GIVEN EXERCISE -> All lines from the one with "OUTER, INNER, CORE = masters()" through the one with "before = set(bpy.data.objects)", and only those, are to be reproduced exactly, both ends included.
━━━━━━━━━━
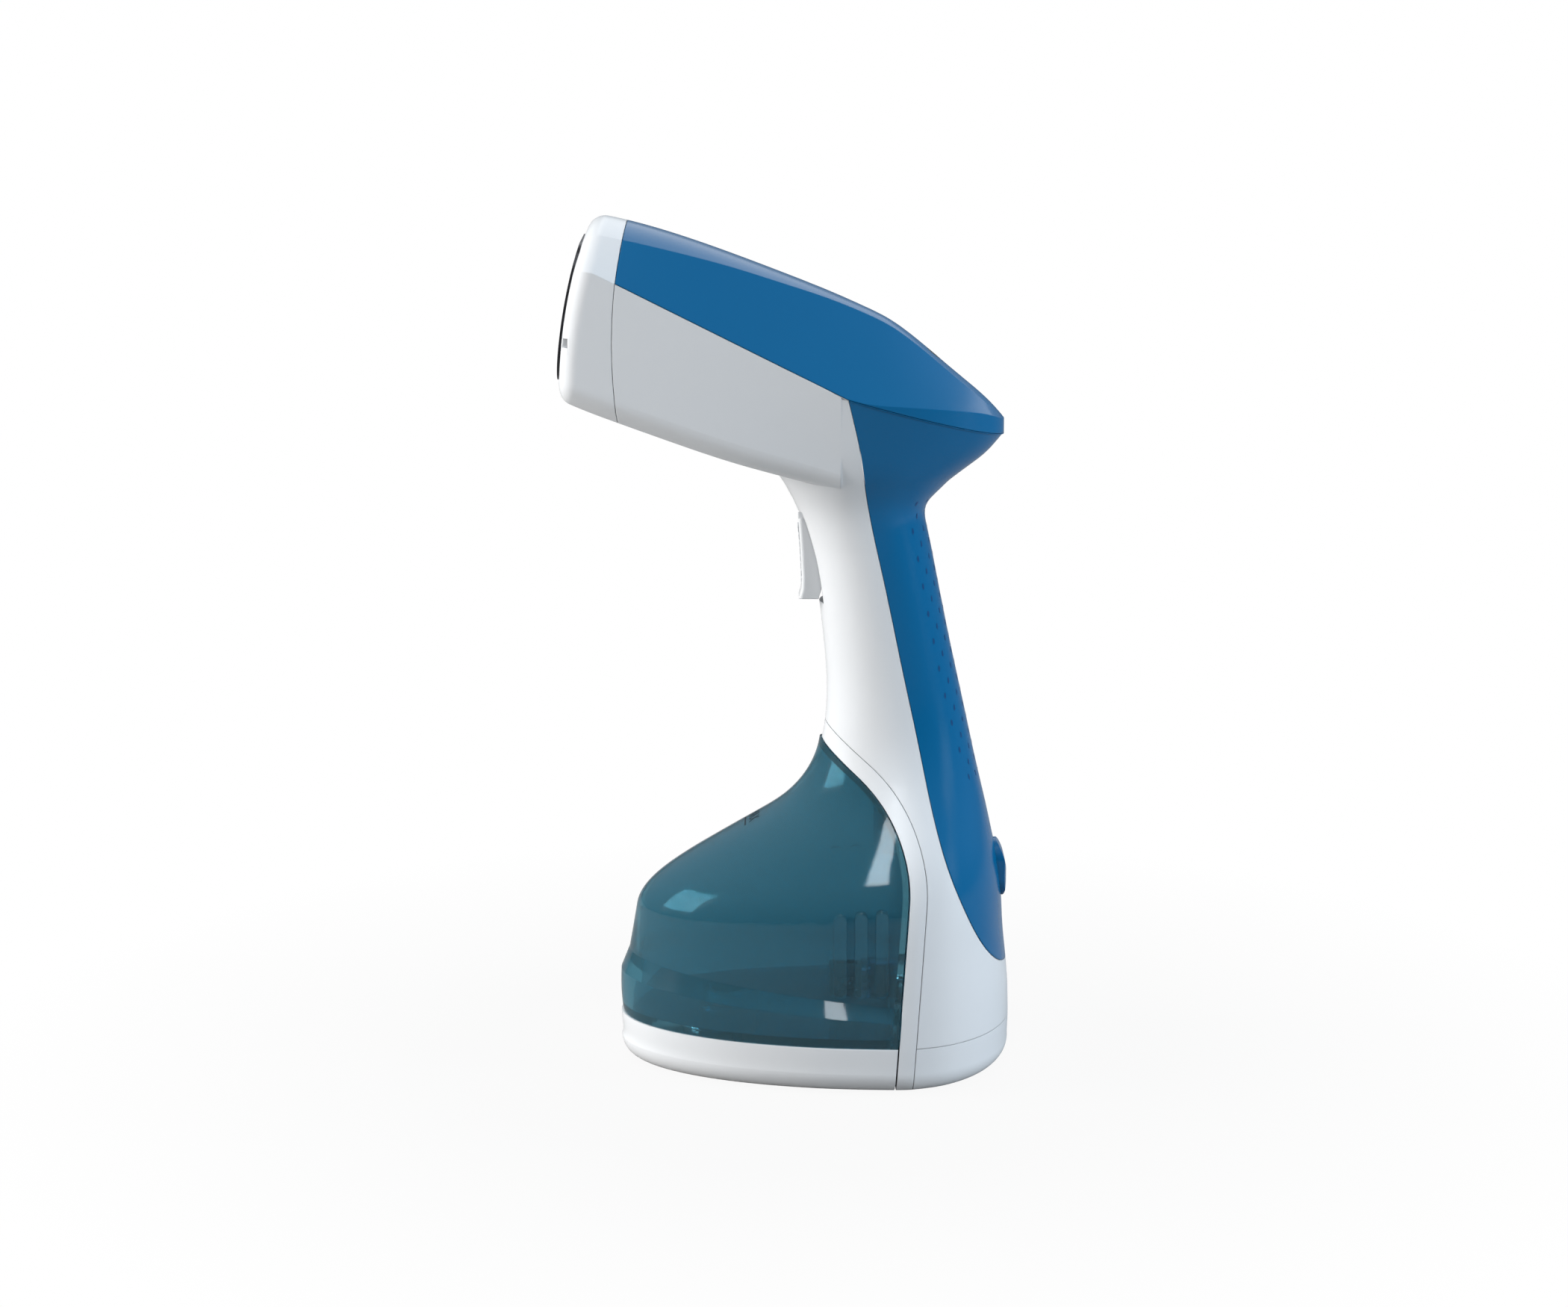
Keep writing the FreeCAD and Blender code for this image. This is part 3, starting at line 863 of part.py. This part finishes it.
def base(outer, inlet):
    """Pump, hoses, board, cord inlet, feet and screws."""
    z = VALVE_HEIGHT
    back = PUMP_FRONT + PUMP_LENGTH
    pump = rod((0, PUMP_FRONT, z), (0, back, z), PUMP_RADIUS)
    pump = pump.fuse(rod((0, PUMP_FRONT - 5.0, z), (0, PUMP_FRONT, z), 3.0))
    outlet_y = back - 5.4
    pump = pump.fuse(rod((PUMP_RADIUS - 1, outlet_y, z), (PUMP_RADIUS + 2.6, outlet_y, z), 1.95))
    pump = pump.cut(rod((0, PUMP_FRONT - 6, z), (0, PUMP_FRONT + 3, z), 1.6))
    pump = pump.cut(rod((0, PUMP_FRONT + 2.0, z), (0, back - 2.0, z), 4.06))
    pump = pump.cut(rod((2, outlet_y, z), (PUMP_RADIUS + 9, outlet_y, z), 1.0))
    save("pump_body", pump)
    save("pump_piston", rod((0, PUMP_FRONT + 2.6, z), (0, PUMP_FRONT + 6.2, z), 4.0))
    cradle = box(-11.5, 11.5, PUMP_FRONT + 1.3, PUMP_FRONT + 5.3, BASE_BAND - 1.5, z)
    cradle = cradle.cut(rod((0, 0, z), (0, 90, z), PUMP_RADIUS + 0.1))
    save("pump_cradle", cradle)

    save("inlet_hose", tube((0, NIPPLE_BACK + 0.5, z), (0, PUMP_FRONT - 0.5, z), 4.2, 3.05))
    approach = V(*inlet) + FreeCAD.Rotation(V(1, 0, 0), -FACE_TILT).multVec(V(0, 14, 0))
    path = [(PUMP_RADIUS + 0.5, outlet_y, z), (22.0, outlet_y, z), (22.0, 50.0, 60.0), (12.0, 36.0, 100.0),
            (11.0, 24.0, 140.0), (11.0, 13.0, 196.0), (approach.x, approach.y, approach.z), inlet]
    save("steam_hose", hose(path, HOSE_OUTER, HOSE_INNER, 9.0))

    board = box(-26.0, -24.4, 36.0, 53.0, 32.0, 66.0)
    save("control_board", board)
    parts = [box(-24.3, -14.0, 37.0, 51.0, 50.0, 63.0), rod((-24.3, 42.0, 40.0), (-13.5, 42.0, 40.0), 4.5),
             box(-24.3, -20.0, 48.0, 52.0, 35.0, 47.0)]
    save("board_parts", *parts)
    loom = [(-19.0, 44.0, 63.6), (-19.0, 44.0, 76.0), (-12.0, 34.0, 104.0), (-11.0, 24.0, 140.0),
            (-11.0, 13.0, 196.0), (-9.0, 2.0, 226.0), (-7.0, -34.0, 246.0)]
    save("wire_loom", hose(loom, 1.8, 0.9, 8.0))

    collar = gland_rod(GLAND_COLLAR).common(outer).cut(gland_rod(CORD_BORE))
    collar = collar.common(box(-9, 9, 54.0, 90, 0, 40))
    save("cord_gland", collar)
    clamp = box(-10.0, 10.0, 46.0, 51.0, FOOT_HEIGHT + WALL + 0.1, GLAND_HEIGHT + 2.0)
    slot = box(-2.6, 2.6, 40, 60, GLAND_HEIGHT, 20)
    save("cord_clamp", clamp.cut(gland_rod(CLAMP_BORE, 40, 60)).cut(slot))

    save("body_feet", *[foot_rod(place) for place in BODY_FEET])
    screws = [rod((-SCREW_SEAT, y, z), (SCREW_DEPTH - 0.4, y, z), SCREW_SHANK).fuse(
        rod((-SCREW_SEAT - 2.0, y, z), (-SCREW_SEAT, y, z), SCREW_HEAD)) for y, z in HOUSING_SCREWS]
    save("housing_screws", *screws)
    seat = FOOT_HEIGHT + 6.0
    screws = []
    for side in (-1, 1):
        x, y = side * BASE_SCREW[0], BASE_SCREW[1]
        shank = rod((x, y, seat - 0.1), (x, y, BASE_BAND + 11.5), SCREW_SHANK)
        screws.append(shank.fuse(rod((x, y, seat - 2.1), (x, y, seat - 0.05), SCREW_HEAD)))
    save("base_screws", *screws)
    save("indicator_lens", lens_hole(0.0).common(outer).cut(box(-9, 9, 0, 90, 150, 238.5)))


OUTER, INNER, CORE = masters()
body_shell(OUTER, INNER, CORE)
bulkhead(OUTER, INNER)
latch()
tank()
HEATER_INLET = nozzle()
handle()
base(OUTER, HEATER_INLET)
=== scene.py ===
"""Looks of the handheld garment steamer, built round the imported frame. Metres, the CAD's own frame."""
import json
import math
import bpy
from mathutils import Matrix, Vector
from mathutils.bvhtree import BVHTree


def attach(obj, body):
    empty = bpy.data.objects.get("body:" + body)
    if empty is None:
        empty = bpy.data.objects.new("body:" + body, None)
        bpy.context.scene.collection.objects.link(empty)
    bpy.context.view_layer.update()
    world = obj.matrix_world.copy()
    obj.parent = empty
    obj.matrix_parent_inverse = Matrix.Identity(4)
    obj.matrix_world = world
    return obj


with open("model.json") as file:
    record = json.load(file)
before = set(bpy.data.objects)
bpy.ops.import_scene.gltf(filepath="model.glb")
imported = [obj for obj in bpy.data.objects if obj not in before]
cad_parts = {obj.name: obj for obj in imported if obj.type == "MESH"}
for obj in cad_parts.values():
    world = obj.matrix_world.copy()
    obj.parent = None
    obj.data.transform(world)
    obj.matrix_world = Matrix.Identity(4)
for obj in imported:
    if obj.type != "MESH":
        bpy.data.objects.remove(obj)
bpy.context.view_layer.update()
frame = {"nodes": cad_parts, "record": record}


# ---------------------------------------------------------------- camera
TARGET = Vector((0.0, -0.0108, 0.142))
DISTANCE = 1.3
ELEVATION = math.radians(12.0)
LENS = 87.58            # millimetres, on a 36 mm sensor


def camera():
    data = bpy.data.cameras.new("camera")
    data.lens = LENS
    data.sensor_width = 36.0
    data.clip_start = 0.05
    cam = bpy.data.objects.new("camera", data)
    cam.location = TARGET + DISTANCE * Vector((math.cos(ELEVATION), 0.0, math.sin(ELEVATION)))
    cam.rotation_euler = (TARGET - cam.location).to_track_quat("-Z", "Y").to_euler()
    bpy.context.collection.objects.link(cam)
    bpy.context.scene.camera = cam


# ---------------------------------------------------------------- node helpers
def srgb(r, g, b):
    def linear(c):
        c /= 255.0
        return c / 12.92 if c <= 0.04045 else ((c + 0.055) / 1.055) ** 2.4
    return (linear(r), linear(g), linear(b), 1.0)


def material(name):
    mat = bpy.data.materials.new(name)
    mat.use_nodes = True
    nodes = mat.node_tree.nodes
    return mat, nodes, mat.node_tree.links, nodes["Principled BSDF"]


def noise(nodes, links, scale, detail=3.0, rough=0.55):
    place = nodes.new("ShaderNodeTexCoord")
    node = nodes.new("ShaderNodeTexNoise")
    node.inputs["Scale"].default_value = scale
    node.inputs["Detail"].default_value = detail
    node.inputs["Roughness"].default_value = rough
    links.new(place.outputs["Object"], node.inputs["Vector"])
    return node


def ranged(nodes, links, source, low, high, into):
    """Maps a 0..1 texture value to low..high and feeds it into a socket."""
    node = nodes.new("ShaderNodeMapRange")
    node.inputs["From Min"].default_value = 0.3
    node.inputs["From Max"].default_value = 0.7
    node.inputs["To Min"].default_value = low
    node.inputs["To Max"].default_value = high
    links.new(source, node.inputs["Value"])
    links.new(node.outputs["Result"], into)


def tinted(nodes, links, source, dark, light, into):
    node = nodes.new("ShaderNodeMix")
    node.data_type = "RGBA"
    node.inputs[6].default_value = dark
    node.inputs[7].default_value = light
    links.new(source, node.inputs[0])
    links.new(node.outputs[2], into)


def surface(name, colour, rough, bump=0.0, bump_scale=900.0, vary=0.04, rough_vary=0.05, metallic=0.0,
            transmission=0.0, ior=1.46, bevel=0.0005, subsurface=0.0, specular=0.5):
    """A moulded or cast surface: slight colour and gloss variation, fine skin and softened edges."""
    mat, nodes, links, shader = material(name)
    shader.inputs["Metallic"].default_value = metallic
    shader.inputs["IOR"].default_value = ior
    shader.inputs["Specular IOR Level"].default_value = specular
    shader.inputs["Transmission Weight"].default_value = transmission
    if subsurface:
        shader.inputs["Subsurface Weight"].default_value = subsurface
        shader.inputs["Subsurface Radius"].default_value = (0.002, 0.002, 0.002)
        shader.inputs["Subsurface Scale"].default_value = 1.0
    cloud = noise(nodes, links, 28.0)
    dark = tuple(c * (1 - vary) for c in colour[:3]) + (1.0,)
    light = tuple(min(1.0, c * (1 + vary)) for c in colour[:3]) + (1.0,)
    tinted(nodes, links, cloud.outputs["Fac"], dark, light, shader.inputs["Base Color"])
    smear = noise(nodes, links, 75.0, 5.0)
    ranged(nodes, links, smear.outputs["Fac"], max(0.02, rough - rough_vary), rough + rough_vary,
           shader.inputs["Roughness"])
    last = None
    if bevel:
        edge = nodes.new("ShaderNodeBevel")
        edge.samples = 4
        edge.inputs["Radius"].default_value = bevel
        last = edge.outputs["Normal"]
    if bump:
        grain = noise(nodes, links, bump_scale, 2.0)
        skin = nodes.new("ShaderNodeBump")
        skin.inputs["Strength"].default_value = bump
        skin.inputs["Distance"].default_value = 0.0002
        links.new(grain.outputs["Fac"], skin.inputs["Height"])
        if last:
            links.new(last, skin.inputs["Normal"])
        last = skin.outputs["Normal"]
    if last:
        links.new(last, shader.inputs["Normal"])
    return mat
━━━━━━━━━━
RESULT ->
OUTER, INNER, CORE = masters()
body_shell(OUTER, INNER, CORE)
bulkhead(OUTER, INNER)
latch()
tank()
HEATER_INLET = nozzle()
handle()
base(OUTER, HEATER_INLET)
=== scene.py ===
"""Looks of the handheld garment steamer, built round the imported frame. Metres, the CAD's own frame."""
import json
import math
import bpy
from mathutils import Matrix, Vector
from mathutils.bvhtree import BVHTree


def attach(obj, body):
    empty = bpy.data.objects.get("body:" + body)
    if empty is None:
        empty = bpy.data.objects.new("body:" + body, None)
        bpy.context.scene.collection.objects.link(empty)
    bpy.context.view_layer.update()
    world = obj.matrix_world.copy()
    obj.parent = empty
    obj.matrix_parent_inverse = Matrix.Identity(4)
    obj.matrix_world = world
    return obj


with open("model.json") as file:
    record = json.load(file)
before = set(bpy.data.objects)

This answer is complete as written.